What the Study Tested
Models and Benchmarks
The experiment evaluated seven popular LLMs, including Gemini 2.0 Flash, Gemini Flash Lite, GPT‑4o, GPT‑4o‑mini, Claude 3 Haiku, Claude 3.7 Sonnet, and DeepSeek V3. Each model was run through ten benchmark suites covering a range of tasks.
- ARC
- OpenBookQA
- GSM8K
- MMLU‑Pro
- MATH
- NameIndex (custom)
- MiddleMatch (custom)
How Repeating Prompts Improves Accuracy
Transformer‑based causal models generate tokens left‑to‑right, so a single appearance of the question may be far from the initial instruction in the token stream. By copying the entire prompt a second time, the question reappears later, giving the model a second chance to align the instruction with the query. This “reinforcement” effect boosts answer quality without altering model internals.
Why Non‑Reasoning Models Benefit Most
Non‑reasoning models prioritize speed and lack internal chain‑of‑thought processing. They do not naturally restate the problem, so external repetition provides the missing rehearsal step. In contrast, reasoning‑oriented models already generate internal rephrases, making additional prompt copies largely redundant.

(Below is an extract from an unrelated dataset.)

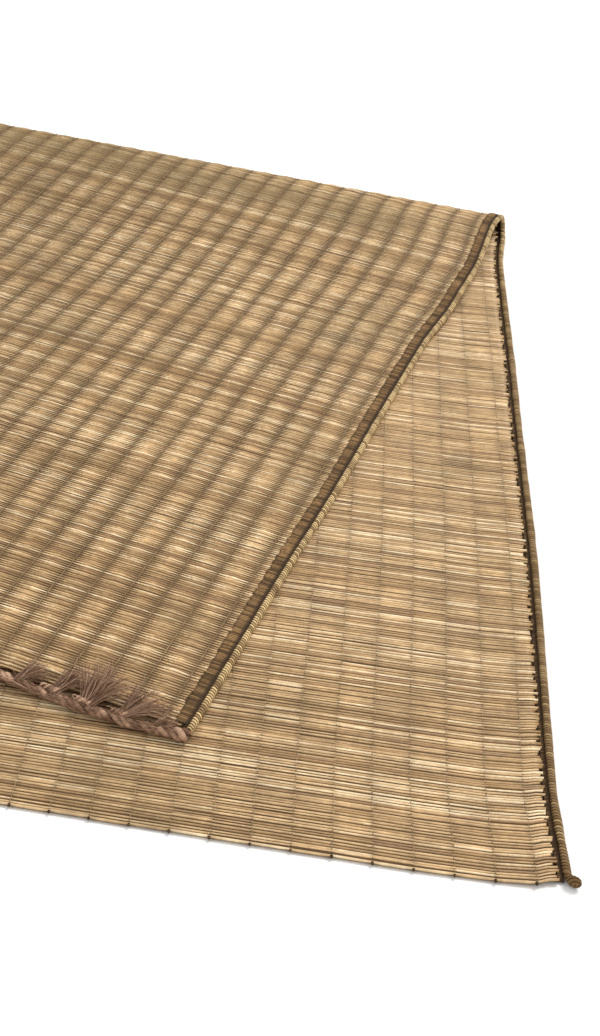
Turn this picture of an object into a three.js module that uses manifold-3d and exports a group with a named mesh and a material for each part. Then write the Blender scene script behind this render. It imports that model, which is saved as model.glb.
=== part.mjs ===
// A woven grass mat, folded once over itself along a slightly skewed line.
// Straight stems lie across the width, held by thin warp threads at an even spacing.
// A wrapped cord and a dark stitched band run along each long side, and a twisted
// bast cord with frayed tufts closes the upper layer's end.
// Millimetres, +Z up, X across the width, Y along the length away from the lower end.

import * as THREE from 'three';
import { mergeVertices } from 'three/addons/utils/BufferGeometryUtils.js';
import Module from 'manifold-3d';

const wasm = await Module();
wasm.setup();

// Flat sheet
const MAT_WIDTH = 900;
const MAT_LENGTH = 1910;
const THICKNESS = 3.0;
const WARP_PITCH = 25;
const FIRST_WARP = 12.5;
const WARP_RELIEF = 0.35;
const END_SCALLOP = 0.8;

// Fold
const FOLD_SKEW = THREE.MathUtils.degToRad(7.43);
const FOLD_AT = 952;
const LEAD = 14.5;
const SLIDE = 7.6;
const FLOOR_MID = THICKNESS / 2;

// Turns of the sheet over the fold, from the lower layer to the upper one
const ROLL = [
  { part: 'lift', arc: 30, turn: 4, rows: 1 },
  { part: 'back low', arc: 12, turn: 55, rows: 3 },
  { part: 'back', arc: 12, turn: 66, rows: 4 },
  { part: 'crest', arc: 12, turn: 55, rows: 3 },
  { part: 'shoulder', arc: 60, turn: 5, rows: 2 },
  { part: 'slope', arc: 126, turn: 0, rows: 1 },
  { part: 'run out', arc: 120, turn: -5, rows: 2 },
];
const LOWER_SPANS = 5;
const UPPER_SPANS = 6;

// Height of the upper layer's middle along the width: on the lower layer, over its
// left cord, and past that cord down to the floor
const UPPER_MID = 6.5;
const UPPER_HEIGHTS = [
  { x: -700, mid: 6.5 },
  { x: -830, mid: 9.2 },
  { x: -985, mid: 9.2 },
  { x: -1085, mid: 3.15 },
];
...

Practical Implications for Developers
Implementing the technique is straightforward: duplicate the user’s request in the prompt payload. Because the token count only doubles the original text, API usage fees and inference latency remain essentially unchanged. This makes the method ideal for high‑throughput applications such as customer support, data extraction, and real‑time recommendation.
Limitations and Future Directions
The observed gains apply primarily to non‑reasoning models and tasks that can be answered directly from the prompt. Complex multi‑turn dialogues or deep reasoning challenges may not see the same improvement. Ongoing research will explore how other prompt‑structuring tricks—such as delimiters or JSON formatting—interact with repetition.
Bottom Line
In a landscape where model upgrades often require substantial compute, a simple copy‑paste of the prompt can lift accuracy by up to 76 points. Repeating the prompt twice offers a cost‑free, low‑effort boost that developers can adopt immediately to extract more performance from existing LLM deployments.